Por sua vez, o Código Tributário Nacional, em seu artigo 49, estabelece:
“Art. 49. O imposto é não-cumulativo, dispondo a lei de forma que o montante devido resulte da diferença maior em determinado período, entre o imposto referente aos produtos saídos do estabelecimento e o pago relativamente aos produtos nele entrados.
Parágrafo único. O saldo verificado, em determinado período, em favor do contribuinte, transfere-se para o período seguinte.”
Independente de qual seja o critério material do IPI, todos deverão respeitar o princípio da não-cumulatividade previsto no art. 153, § 3º, II, da Constituição e no art. 49 do Código Tributário Nacional.

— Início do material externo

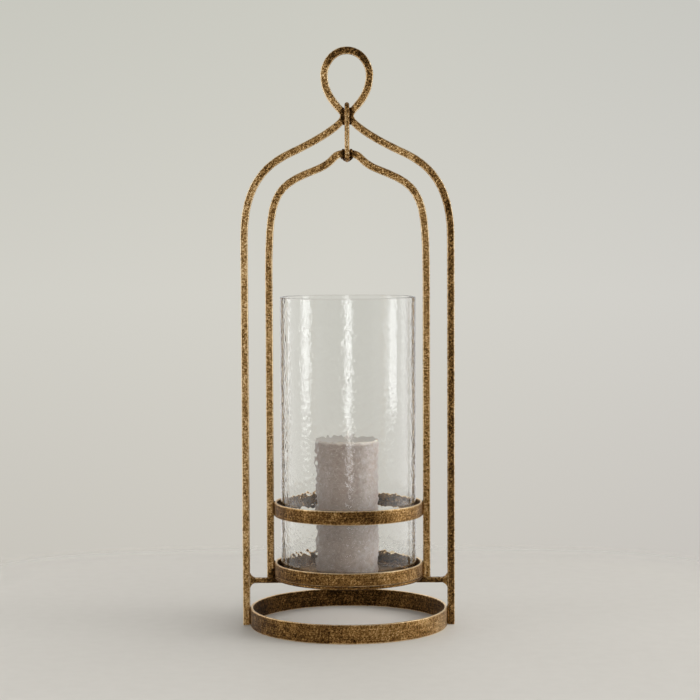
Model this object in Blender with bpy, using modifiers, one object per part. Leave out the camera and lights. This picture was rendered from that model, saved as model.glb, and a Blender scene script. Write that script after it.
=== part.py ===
"""Hurricane candle lantern: a free-standing frame of square brass-finished bar.

An outer frame bends up into a carrying loop. An inner frame stands inside it on a cross bar, tied to the
outer frame's neck by a closed link.
Between the inner legs a tray holds a pillar candle inside a loose glass cylinder.
The frame lies in the XZ plane, Z is up, the front faces -Y, and the origin is on the floor at the centre.
"""

import math

import bmesh
import bpy
from mathutils import Vector

# Driving dimensions, in metres.
GAP = 0.0003  # left between two pieces that touch
BAR = 0.0080  # side of the square bar that both frames are bent from
BAR_EDGE = 0.0006  # bevel along the bar's corners
BAND = 0.003  # thickness of the flat bands and of the tray's plate
BAND_EDGE = 0.0005  # bevel along a band's corners

OUTER_LEG_X = 0.1131  # outer legs' centrelines, each side of the centre
OUTER_SPRING_Z = 0.4277  # where an outer leg starts to bend into the shoulder
OUTER_SHOULDER = (0.0616, 0.5197)  # the shoulder's turning point, right side
OUTER_SLOPE = math.radians(24.4)  # the shoulder's slope there
NECK_Z = 0.5596  # where the two sides of the outer frame meet
NECK_WELD = (0.0062, 0.0056, 0.0140)  # block of weld metal that joins them
NECK_WELD_Z = 0.5586  # its centre
LOOP_SIDE = (0.0248, 0.6044)  # widest point of the carrying loop's centreline
LOOP_TOP_Z = 0.6307  # top of the carrying loop's centreline

INNER_LEG_X = 0.0862
INNER_SPRING_Z = 0.3738
INNER_SHOULDER = (0.0352, 0.5008)
INNER_SLOPE = math.radians(20.8)
APEX_Z = 0.5190  # top of the inner frame's centreline

BASE_HEIGHT = 0.0205
CROSS_BAR = 0.0058  # side of the square cross bar
CROSS_BAR_Z = 0.0464  # its underside
TRAY_TOP_Z = 0.0703
RETAINER_Z = 0.1217  # underside of the band that steadies the glass
RETAINER_HEIGHT = 0.0152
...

2.6. Subprincípio da Interpretação Objetiva do Fato Gerador
O subprincípio da interpretação objetiva do fato gerador tem em si o comando de que sempre é imperioso interpretar o fato gerador objetivamente, sem preocupação com os aspectos relativos à pessoa destinatária da cobrança do tributo ou natureza da atividade.81
Esse autor explica que, por esta razão, quem praticar um ato que preencha a hipótese de incidência deverá pagar o tributo, ao menos a priori. Não se vai avaliar a validade do ato jurídico, a capacidade civil do sujeito passivo ou mesmo a licitude do ato que gera a possibilidade de cobrança do tributo, sempre prevalecendo a análise do aspecto objetivo do fato gerador, em abono de equivalência necessária à sustentação do postulado da isonomia tributária.